Straight MySQL Protocol

Apparently, it’s trendier for modern apps to travel along a more circuitous route. This means, rather than use the most direct protocol, package the data in some intermediate format — often an XML-based format — and send it along an HTTP transport. Common candidates for the task include XML-RPC, REST and SOAP. Ad-hoc protocols are also possible.
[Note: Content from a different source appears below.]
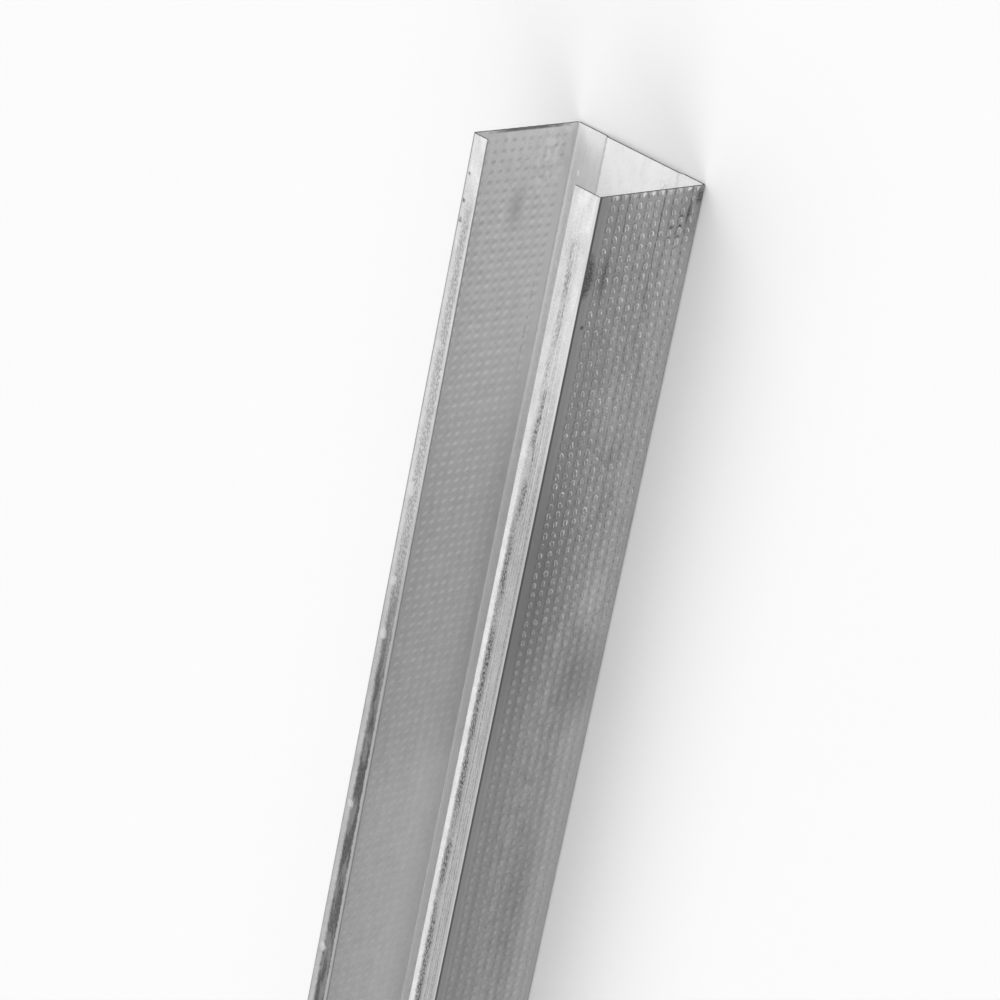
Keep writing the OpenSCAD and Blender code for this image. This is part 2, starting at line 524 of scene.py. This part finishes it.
class Look:
    """A material being built: short names for the nodes that the steel needs, and the paint so far.

    along is the distance from the +X end and down the distance from an edge of the face, both in
    millimetres. rough_along and rough_down are the same with uneven edges. Masks and greys are numbers
    or nodes' outputs.
    """

    def __init__(self, name, down_axis, down_start, down_sign):
        self.material = bpy.data.materials.new(name)
        self.material.use_nodes = True
        self.tree = self.material.node_tree
        self.shader = self.tree.nodes["Principled BSDF"]
        position = self.node("ShaderNodeTexCoord").outputs["Object"]
        split = self.node("ShaderNodeSeparateXYZ", [position]).outputs
        self.along = self.math("MULTIPLY_ADD", split["X"], -1 / MM, END_X / MM)
        self.down = self.math("MULTIPLY_ADD", split[down_axis], down_sign / MM, down_start / MM)
        self.place = self.node("ShaderNodeCombineXYZ", [self.along, self.down]).outputs[0]
        self.rough_place = self.warp(self.place)
        split = self.node("ShaderNodeSeparateXYZ", [self.rough_place]).outputs
        self.rough_along, self.rough_down = split["X"], split["Y"]
        self.unseen = self.fade(*UNSEEN)
        self.shade = self.roughness = self.bump = 0.0

    def node(self, kind, inputs=(), **settings):
        """Adds a node with its settings and its inputs."""
        node = self.tree.nodes.new(kind)
        for key, value in settings.items():
            setattr(node, key, value)
        self.wire(node, inputs)
        return node

    def wire(self, node, inputs):
        """Links a node's inputs to other nodes, or sets plain values on them, in order or by name."""
        for key, value in inputs.items() if isinstance(inputs, dict) else enumerate(inputs):
            if isinstance(value, bpy.types.NodeSocket):
                self.tree.links.new(value, node.inputs[key])
            else:
                node.inputs[key].default_value = value

    def math(self, operation, a, b=0.0, c=0.0, clamp=False):
        """One step of arithmetic."""
        return self.node("ShaderNodeMath", [a, b, c], operation=operation, use_clamp=clamp).outputs[0]

    def noise(self, size, detail=2.0, roughness=0.5, seed=0.0):
        """Noise around 0.5 whose grains measure size, given as (along, down) in millimetres."""
        scale = (1 / size[0], 1 / size[1], 1.0)
        inputs = {"Vector": self.place, "Location": (seed, seed, 0.0), "Scale": scale}
        place = self.node("ShaderNodeMapping", inputs, vector_type="POINT").outputs[0]
        inputs = {"Vector": place, "Scale": 1.0, "Detail": detail, "Roughness": roughness}
        return self.node("ShaderNodeTexNoise", inputs, noise_dimensions="2D").outputs[0]

    def blots(self, size, seed, low, high, to_low=0.0, to_high=1.0, detail=2.0, roughness=0.5):
        """Noise as a mask: to_low where the noise is under low, and to_high where it is over high."""
        return self.ramp(self.noise(size, detail, roughness, seed), low, high, to_low, to_high)

    def warp(self, place):
        """The place, pushed about by noise so that what is painted by it gets uneven edges."""
        reach_along, reach_down = WOBBLE_REACH
        inputs = {"Vector": place, "Scale": WOBBLE_SCALE, "Detail": 2.0}
        noise = self.node("ShaderNodeTexNoise", inputs, noise_dimensions="2D").outputs["Color"]
        inputs = [noise, (2 * reach_along, 2 * reach_down, 0.0), place]
        push = self.node("ShaderNodeVectorMath", inputs, operation="MULTIPLY_ADD").outputs[0]
        inputs = [push, (reach_along, reach_down, 0.0)]
        return self.node("ShaderNodeVectorMath", inputs, operation="SUBTRACT").outputs[0]

    def ramp(self, value, low, high, to_low=0.0, to_high=1.0):
        """A smooth step from to_low, where the value is low, to to_high, where it is high.

        Where low is the larger number, the step is met from the other side.
        """
        inputs = [value, low, high, to_low, to_high]
        return self.node("ShaderNodeMapRange", inputs, interpolation_type="SMOOTHSTEP").outputs[0]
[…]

A more roundabout protocol

At first, this went right into the ‘reject’ bin as well. I may need to rethink that, though. I am lining up helpful souls who wish to lend their own custom hardware resources to this effort so that FATE (and FFmpeg, in turn) can enjoy broader platform support. It turns out that Python-MySQLdb does not work equally well on all operating systems. Hopefully, Python’s built-in HTTP libraries will work well enough that I could build my own ad-hoc protocol (no XML, thanks) if need be.

Working With Git

I want to be responsible and organized as I develop the FATE Server. To that end, I thought it would be good to get all of the project source code into a source control system. Since Git is building momentum, I thought this would be a great opportunity to get my feet wet (similar to how this exercise has been a good reason to learn Python).

Git logo

I’m pleased to report that Git is performing admirably. It’s important to remember, however, that I have low standards when it comes to source control. Indeed, any SCM is equally adequate when you’re working by yourself on one machine. Git still keeps the easy things easy: git init, git add, git commit, git diff, git log; that’s as deep as I have delved thus far. At least I will have a baseline of experience for when I get actively involved with a project that uses Git, which is where many would like FFmpeg to go one day.